**Problem details**
Find each line with the string "Identity" and copy it.

**Material provided**

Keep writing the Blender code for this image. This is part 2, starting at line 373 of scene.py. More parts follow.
* * *
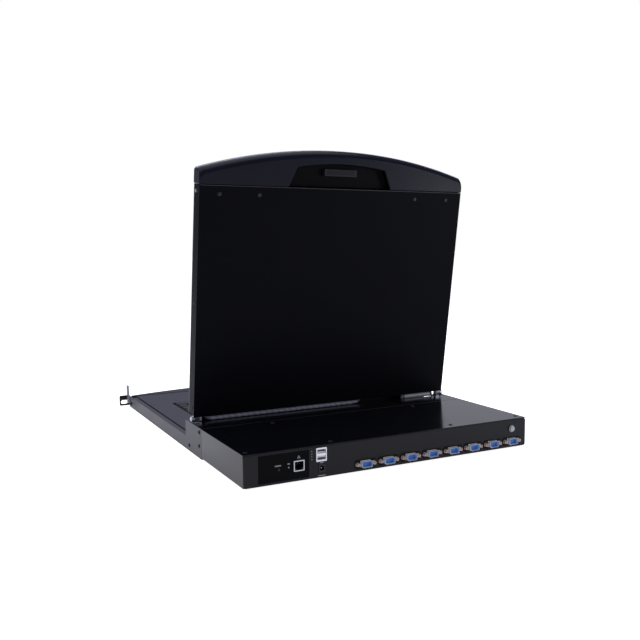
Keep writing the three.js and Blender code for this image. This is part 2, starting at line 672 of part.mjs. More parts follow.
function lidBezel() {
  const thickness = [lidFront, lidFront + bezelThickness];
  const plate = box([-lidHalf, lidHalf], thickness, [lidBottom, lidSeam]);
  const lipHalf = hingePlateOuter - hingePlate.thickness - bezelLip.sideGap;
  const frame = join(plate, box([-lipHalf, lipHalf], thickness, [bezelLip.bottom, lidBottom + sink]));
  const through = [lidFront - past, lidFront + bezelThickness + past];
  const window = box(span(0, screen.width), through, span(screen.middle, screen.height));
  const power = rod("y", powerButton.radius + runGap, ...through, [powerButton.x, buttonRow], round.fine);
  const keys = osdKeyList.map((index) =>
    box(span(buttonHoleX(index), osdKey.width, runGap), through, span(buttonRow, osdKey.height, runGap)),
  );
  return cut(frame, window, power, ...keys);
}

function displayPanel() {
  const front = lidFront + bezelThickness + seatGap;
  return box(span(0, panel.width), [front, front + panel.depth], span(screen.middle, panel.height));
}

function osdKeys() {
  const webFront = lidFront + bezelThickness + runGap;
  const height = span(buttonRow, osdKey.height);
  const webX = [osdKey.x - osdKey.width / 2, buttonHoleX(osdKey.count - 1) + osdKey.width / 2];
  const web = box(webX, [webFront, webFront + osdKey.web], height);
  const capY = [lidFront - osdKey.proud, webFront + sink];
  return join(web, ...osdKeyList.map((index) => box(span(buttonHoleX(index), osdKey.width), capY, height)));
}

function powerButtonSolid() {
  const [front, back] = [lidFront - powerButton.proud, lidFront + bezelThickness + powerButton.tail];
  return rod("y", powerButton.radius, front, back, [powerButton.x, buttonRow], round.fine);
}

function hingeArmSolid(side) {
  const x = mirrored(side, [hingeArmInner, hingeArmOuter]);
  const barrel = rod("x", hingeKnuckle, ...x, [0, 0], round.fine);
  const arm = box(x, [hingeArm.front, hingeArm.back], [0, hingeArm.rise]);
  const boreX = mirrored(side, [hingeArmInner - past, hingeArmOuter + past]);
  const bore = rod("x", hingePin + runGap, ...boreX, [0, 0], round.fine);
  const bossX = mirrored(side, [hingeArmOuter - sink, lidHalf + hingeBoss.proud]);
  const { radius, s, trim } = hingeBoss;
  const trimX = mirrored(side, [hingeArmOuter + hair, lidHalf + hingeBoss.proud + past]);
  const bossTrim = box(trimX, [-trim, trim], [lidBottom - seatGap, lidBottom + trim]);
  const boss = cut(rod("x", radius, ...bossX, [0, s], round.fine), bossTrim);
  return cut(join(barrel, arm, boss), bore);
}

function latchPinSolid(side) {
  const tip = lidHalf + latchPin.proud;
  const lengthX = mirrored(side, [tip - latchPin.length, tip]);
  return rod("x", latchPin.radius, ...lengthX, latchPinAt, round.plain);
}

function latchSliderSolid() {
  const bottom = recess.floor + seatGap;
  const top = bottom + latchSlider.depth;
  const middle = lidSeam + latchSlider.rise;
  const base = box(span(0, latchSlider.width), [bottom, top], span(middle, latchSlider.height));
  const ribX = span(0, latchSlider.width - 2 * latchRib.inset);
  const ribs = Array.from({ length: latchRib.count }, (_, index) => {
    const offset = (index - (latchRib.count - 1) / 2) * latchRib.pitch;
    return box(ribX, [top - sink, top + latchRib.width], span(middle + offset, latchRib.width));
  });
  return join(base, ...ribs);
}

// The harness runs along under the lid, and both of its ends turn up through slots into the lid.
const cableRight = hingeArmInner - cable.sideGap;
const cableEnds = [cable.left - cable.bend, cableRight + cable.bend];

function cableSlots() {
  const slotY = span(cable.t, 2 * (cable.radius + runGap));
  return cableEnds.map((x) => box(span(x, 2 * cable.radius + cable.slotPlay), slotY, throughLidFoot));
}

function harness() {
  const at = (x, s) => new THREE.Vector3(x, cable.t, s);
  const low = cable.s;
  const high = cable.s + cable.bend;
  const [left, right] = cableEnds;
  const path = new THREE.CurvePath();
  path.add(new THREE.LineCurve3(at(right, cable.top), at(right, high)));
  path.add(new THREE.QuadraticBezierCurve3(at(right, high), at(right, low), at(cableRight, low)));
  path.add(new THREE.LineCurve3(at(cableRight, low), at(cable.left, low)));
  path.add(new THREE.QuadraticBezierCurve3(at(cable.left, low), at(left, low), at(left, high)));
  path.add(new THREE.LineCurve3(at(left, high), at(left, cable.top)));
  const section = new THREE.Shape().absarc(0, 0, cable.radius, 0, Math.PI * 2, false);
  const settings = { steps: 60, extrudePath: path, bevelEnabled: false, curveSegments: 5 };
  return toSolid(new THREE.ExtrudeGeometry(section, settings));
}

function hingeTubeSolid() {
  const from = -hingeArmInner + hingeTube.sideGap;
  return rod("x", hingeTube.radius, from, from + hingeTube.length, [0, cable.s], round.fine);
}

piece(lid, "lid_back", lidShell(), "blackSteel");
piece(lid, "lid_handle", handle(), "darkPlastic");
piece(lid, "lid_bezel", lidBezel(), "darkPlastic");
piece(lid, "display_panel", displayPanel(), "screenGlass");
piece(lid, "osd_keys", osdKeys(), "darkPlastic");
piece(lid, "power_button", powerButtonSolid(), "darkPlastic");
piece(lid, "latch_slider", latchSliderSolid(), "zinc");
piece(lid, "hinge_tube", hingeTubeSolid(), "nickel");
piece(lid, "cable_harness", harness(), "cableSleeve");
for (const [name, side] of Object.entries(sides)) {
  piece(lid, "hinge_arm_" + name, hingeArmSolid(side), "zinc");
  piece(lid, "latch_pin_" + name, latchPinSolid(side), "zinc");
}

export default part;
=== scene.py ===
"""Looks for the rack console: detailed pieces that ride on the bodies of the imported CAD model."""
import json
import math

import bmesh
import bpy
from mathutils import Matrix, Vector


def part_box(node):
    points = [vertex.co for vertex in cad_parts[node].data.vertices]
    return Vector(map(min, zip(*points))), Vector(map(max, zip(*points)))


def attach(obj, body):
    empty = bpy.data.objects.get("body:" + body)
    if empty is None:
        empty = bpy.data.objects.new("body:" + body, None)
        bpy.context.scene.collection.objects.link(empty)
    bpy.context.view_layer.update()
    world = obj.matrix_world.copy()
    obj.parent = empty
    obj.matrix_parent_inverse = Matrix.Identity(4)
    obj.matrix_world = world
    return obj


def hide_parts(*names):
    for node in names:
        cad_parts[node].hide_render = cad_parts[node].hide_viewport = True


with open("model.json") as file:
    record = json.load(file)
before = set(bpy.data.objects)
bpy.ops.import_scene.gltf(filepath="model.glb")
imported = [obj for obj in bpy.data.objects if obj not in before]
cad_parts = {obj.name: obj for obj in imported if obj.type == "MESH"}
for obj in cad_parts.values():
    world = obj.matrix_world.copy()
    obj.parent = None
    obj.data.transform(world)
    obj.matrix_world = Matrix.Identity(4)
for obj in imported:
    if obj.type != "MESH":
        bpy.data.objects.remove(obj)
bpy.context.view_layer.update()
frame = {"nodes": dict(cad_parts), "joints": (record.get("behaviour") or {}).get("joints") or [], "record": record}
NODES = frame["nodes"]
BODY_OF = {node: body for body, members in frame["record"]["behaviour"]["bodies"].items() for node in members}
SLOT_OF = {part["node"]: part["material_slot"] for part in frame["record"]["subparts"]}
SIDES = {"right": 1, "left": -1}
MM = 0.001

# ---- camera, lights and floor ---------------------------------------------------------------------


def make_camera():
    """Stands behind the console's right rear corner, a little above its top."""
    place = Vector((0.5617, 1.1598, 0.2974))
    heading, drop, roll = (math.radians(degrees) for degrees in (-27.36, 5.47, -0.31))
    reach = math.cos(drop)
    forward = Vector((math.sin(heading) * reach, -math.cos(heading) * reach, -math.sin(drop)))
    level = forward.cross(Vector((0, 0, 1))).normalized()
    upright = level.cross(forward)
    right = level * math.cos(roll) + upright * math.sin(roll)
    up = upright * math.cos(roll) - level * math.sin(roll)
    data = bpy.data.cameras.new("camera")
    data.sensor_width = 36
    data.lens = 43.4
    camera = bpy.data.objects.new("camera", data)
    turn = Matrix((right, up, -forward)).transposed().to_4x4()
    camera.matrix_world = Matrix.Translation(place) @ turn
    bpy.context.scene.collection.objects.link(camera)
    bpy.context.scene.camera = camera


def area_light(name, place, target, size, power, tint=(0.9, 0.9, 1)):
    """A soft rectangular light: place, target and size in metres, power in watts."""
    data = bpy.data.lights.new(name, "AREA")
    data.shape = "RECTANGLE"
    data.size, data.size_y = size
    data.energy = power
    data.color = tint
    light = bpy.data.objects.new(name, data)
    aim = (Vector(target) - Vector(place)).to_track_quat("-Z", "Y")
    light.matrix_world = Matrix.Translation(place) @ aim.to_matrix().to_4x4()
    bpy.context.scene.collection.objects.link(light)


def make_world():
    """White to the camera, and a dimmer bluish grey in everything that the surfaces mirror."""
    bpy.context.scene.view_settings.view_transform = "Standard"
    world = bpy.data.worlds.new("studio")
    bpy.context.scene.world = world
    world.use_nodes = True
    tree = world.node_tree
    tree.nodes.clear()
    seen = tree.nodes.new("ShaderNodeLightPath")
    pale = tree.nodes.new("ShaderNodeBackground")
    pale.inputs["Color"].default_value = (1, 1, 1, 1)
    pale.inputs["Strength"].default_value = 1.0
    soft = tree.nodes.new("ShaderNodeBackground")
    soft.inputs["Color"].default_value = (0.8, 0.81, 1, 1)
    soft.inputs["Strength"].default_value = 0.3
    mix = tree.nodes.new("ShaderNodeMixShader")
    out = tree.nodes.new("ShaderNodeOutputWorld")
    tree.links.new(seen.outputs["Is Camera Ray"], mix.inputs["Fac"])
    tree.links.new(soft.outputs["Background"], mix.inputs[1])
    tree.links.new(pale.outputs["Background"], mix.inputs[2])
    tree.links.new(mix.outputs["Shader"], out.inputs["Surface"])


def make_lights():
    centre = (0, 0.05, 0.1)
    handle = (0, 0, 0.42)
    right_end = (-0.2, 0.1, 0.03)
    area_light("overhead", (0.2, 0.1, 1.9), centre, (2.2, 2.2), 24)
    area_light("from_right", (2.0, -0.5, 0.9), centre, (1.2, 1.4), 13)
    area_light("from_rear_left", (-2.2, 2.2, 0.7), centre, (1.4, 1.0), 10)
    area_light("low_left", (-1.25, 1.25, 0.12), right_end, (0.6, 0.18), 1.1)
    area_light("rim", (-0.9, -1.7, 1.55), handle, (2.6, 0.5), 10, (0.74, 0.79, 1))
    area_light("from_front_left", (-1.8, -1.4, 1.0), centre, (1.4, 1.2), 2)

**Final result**
    obj.matrix_parent_inverse = Matrix.Identity(4)
    obj.matrix_world = Matrix.Identity(4)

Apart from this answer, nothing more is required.